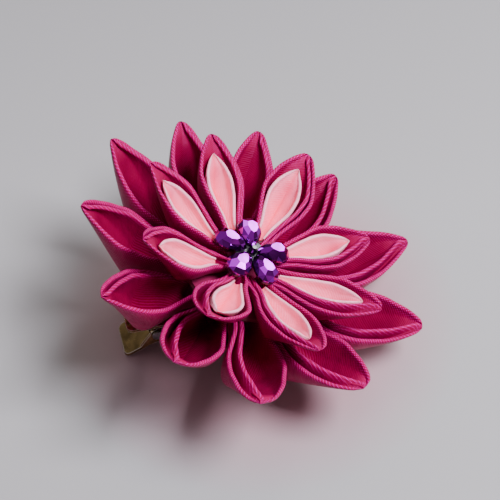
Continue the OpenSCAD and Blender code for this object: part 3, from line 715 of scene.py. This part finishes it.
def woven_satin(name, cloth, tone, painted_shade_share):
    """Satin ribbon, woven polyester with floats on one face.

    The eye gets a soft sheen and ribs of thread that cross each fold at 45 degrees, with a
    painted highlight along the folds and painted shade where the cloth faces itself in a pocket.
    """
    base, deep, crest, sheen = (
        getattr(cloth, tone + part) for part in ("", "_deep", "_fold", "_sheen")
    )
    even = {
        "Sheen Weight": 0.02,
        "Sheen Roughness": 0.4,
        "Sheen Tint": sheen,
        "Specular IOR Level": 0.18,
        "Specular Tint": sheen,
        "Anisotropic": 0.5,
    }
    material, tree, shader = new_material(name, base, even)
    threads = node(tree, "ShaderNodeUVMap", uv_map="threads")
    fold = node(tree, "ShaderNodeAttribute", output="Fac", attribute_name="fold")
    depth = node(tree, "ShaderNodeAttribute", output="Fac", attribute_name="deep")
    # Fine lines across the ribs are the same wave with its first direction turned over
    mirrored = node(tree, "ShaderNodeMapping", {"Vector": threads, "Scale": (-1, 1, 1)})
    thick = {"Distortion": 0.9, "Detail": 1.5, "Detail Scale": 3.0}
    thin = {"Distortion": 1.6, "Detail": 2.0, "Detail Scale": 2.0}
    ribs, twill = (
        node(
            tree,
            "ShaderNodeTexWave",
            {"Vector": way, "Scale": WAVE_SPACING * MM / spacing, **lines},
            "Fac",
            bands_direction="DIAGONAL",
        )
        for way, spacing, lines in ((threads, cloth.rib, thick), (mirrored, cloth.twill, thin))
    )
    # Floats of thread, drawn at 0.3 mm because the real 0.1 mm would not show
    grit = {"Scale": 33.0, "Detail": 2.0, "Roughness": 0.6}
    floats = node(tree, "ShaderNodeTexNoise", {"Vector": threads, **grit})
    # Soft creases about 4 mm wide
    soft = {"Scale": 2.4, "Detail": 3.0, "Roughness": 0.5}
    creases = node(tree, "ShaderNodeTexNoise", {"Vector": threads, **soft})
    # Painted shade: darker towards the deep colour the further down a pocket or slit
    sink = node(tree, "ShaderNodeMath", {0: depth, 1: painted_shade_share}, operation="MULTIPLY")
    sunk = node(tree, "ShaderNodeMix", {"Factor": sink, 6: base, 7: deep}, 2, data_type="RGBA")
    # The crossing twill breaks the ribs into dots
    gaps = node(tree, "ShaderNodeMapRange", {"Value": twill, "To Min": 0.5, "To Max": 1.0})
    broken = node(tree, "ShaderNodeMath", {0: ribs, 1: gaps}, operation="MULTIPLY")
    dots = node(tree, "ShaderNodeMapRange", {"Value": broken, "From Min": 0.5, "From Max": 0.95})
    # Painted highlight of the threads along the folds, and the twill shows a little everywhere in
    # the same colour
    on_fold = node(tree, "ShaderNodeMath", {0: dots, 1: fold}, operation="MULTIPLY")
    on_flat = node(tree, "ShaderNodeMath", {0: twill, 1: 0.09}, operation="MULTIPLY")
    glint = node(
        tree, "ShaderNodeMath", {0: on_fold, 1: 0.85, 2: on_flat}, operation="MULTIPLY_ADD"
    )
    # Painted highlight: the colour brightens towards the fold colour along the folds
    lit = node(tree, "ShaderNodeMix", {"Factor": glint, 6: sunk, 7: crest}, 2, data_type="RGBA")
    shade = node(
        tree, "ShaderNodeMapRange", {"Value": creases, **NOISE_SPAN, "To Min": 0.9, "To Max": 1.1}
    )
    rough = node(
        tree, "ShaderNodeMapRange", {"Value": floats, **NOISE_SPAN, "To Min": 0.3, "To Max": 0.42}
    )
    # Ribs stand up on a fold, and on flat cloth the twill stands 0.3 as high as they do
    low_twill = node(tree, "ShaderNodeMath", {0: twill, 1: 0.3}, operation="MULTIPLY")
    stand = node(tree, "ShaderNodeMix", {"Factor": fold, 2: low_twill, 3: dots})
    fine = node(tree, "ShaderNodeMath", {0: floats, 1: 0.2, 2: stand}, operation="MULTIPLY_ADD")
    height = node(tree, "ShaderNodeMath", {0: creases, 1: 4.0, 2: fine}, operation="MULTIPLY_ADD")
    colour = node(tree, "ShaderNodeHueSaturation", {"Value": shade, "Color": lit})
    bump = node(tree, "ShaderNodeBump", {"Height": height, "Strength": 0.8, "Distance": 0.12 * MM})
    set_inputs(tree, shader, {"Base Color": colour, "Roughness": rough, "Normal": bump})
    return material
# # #
**WHAT THIS TASK INVOLVES**
Reproduce each line verbatim.

**FULL ANSWER**
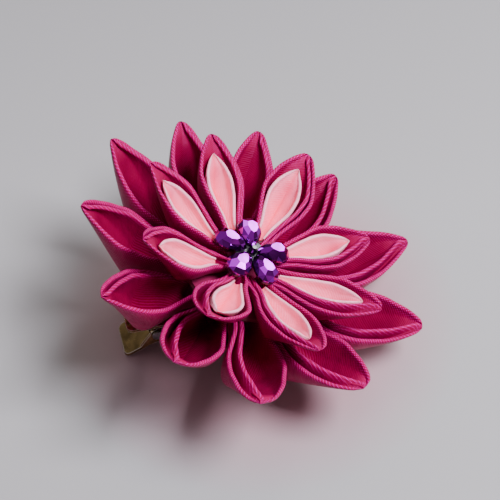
Continue the OpenSCAD and Blender code for this object: part 3, from line 715 of scene.py. This part finishes it.
def woven_satin(name, cloth, tone, painted_shade_share):
    """Satin ribbon, woven polyester with floats on one face.

    The eye gets a soft sheen and ribs of thread that cross each fold at 45 degrees, with a
    painted highlight along the folds and painted shade where the cloth faces itself in a pocket.
    """
    base, deep, crest, sheen = (
        getattr(cloth, tone + part) for part in ("", "_deep", "_fold", "_sheen")
    )
    even = {
        "Sheen Weight": 0.02,
        "Sheen Roughness": 0.4,
        "Sheen Tint": sheen,
        "Specular IOR Level": 0.18,
        "Specular Tint": sheen,
        "Anisotropic": 0.5,
    }
    material, tree, shader = new_material(name, base, even)
    threads = node(tree, "ShaderNodeUVMap", uv_map="threads")
    fold = node(tree, "ShaderNodeAttribute", output="Fac", attribute_name="fold")
    depth = node(tree, "ShaderNodeAttribute", output="Fac", attribute_name="deep")
    # Fine lines across the ribs are the same wave with its first direction turned over
    mirrored = node(tree, "ShaderNodeMapping", {"Vector": threads, "Scale": (-1, 1, 1)})
    thick = {"Distortion": 0.9, "Detail": 1.5, "Detail Scale": 3.0}
    thin = {"Distortion": 1.6, "Detail": 2.0, "Detail Scale": 2.0}
    ribs, twill = (
        node(
            tree,
            "ShaderNodeTexWave",
            {"Vector": way, "Scale": WAVE_SPACING * MM / spacing, **lines},
            "Fac",
            bands_direction="DIAGONAL",
        )
        for way, spacing, lines in ((threads, cloth.rib, thick), (mirrored, cloth.twill, thin))
    )
    # Floats of thread, drawn at 0.3 mm because the real 0.1 mm would not show
    grit = {"Scale": 33.0, "Detail": 2.0, "Roughness": 0.6}
    floats = node(tree, "ShaderNodeTexNoise", {"Vector": threads, **grit})
    # Soft creases about 4 mm wide
    soft = {"Scale": 2.4, "Detail": 3.0, "Roughness": 0.5}
    creases = node(tree, "ShaderNodeTexNoise", {"Vector": threads, **soft})
    # Painted shade: darker towards the deep colour the further down a pocket or slit
    sink = node(tree, "ShaderNodeMath", {0: depth, 1: painted_shade_share}, operation="MULTIPLY")
    sunk = node(tree, "ShaderNodeMix", {"Factor": sink, 6: base, 7: deep}, 2, data_type="RGBA")
    # The crossing twill breaks the ribs into dots
    gaps = node(tree, "ShaderNodeMapRange", {"Value": twill, "To Min": 0.5, "To Max": 1.0})
    broken = node(tree, "ShaderNodeMath", {0: ribs, 1: gaps}, operation="MULTIPLY")
    dots = node(tree, "ShaderNodeMapRange", {"Value": broken, "From Min": 0.5, "From Max": 0.95})
    # Painted highlight of the threads along the folds, and the twill shows a little everywhere in
    # the same colour
    on_fold = node(tree, "ShaderNodeMath", {0: dots, 1: fold}, operation="MULTIPLY")
    on_flat = node(tree, "ShaderNodeMath", {0: twill, 1: 0.09}, operation="MULTIPLY")
    glint = node(
        tree, "ShaderNodeMath", {0: on_fold, 1: 0.85, 2: on_flat}, operation="MULTIPLY_ADD"
    )
    # Painted highlight: the colour brightens towards the fold colour along the folds
    lit = node(tree, "ShaderNodeMix", {"Factor": glint, 6: sunk, 7: crest}, 2, data_type="RGBA")
    shade = node(
        tree, "ShaderNodeMapRange", {"Value": creases, **NOISE_SPAN, "To Min": 0.9, "To Max": 1.1}
    )
    rough = node(
        tree, "ShaderNodeMapRange", {"Value": floats, **NOISE_SPAN, "To Min": 0.3, "To Max": 0.42}
    )
    # Ribs stand up on a fold, and on flat cloth the twill stands 0.3 as high as they do
    low_twill = node(tree, "ShaderNodeMath", {0: twill, 1: 0.3}, operation="MULTIPLY")
    stand = node(tree, "ShaderNodeMix", {"Factor": fold, 2: low_twill, 3: dots})
    fine = node(tree, "ShaderNodeMath", {0: floats, 1: 0.2, 2: stand}, operation="MULTIPLY_ADD")
    height = node(tree, "ShaderNodeMath", {0: creases, 1: 4.0, 2: fine}, operation="MULTIPLY_ADD")
    colour = node(tree, "ShaderNodeHueSaturation", {"Value": shade, "Color": lit})
    bump = node(tree, "ShaderNodeBump", {"Height": height, "Strength": 0.8, "Distance": 0.12 * MM})
    set_inputs(tree, shader, {"Base Color": colour, "Roughness": rough, "Normal": bump})
    return material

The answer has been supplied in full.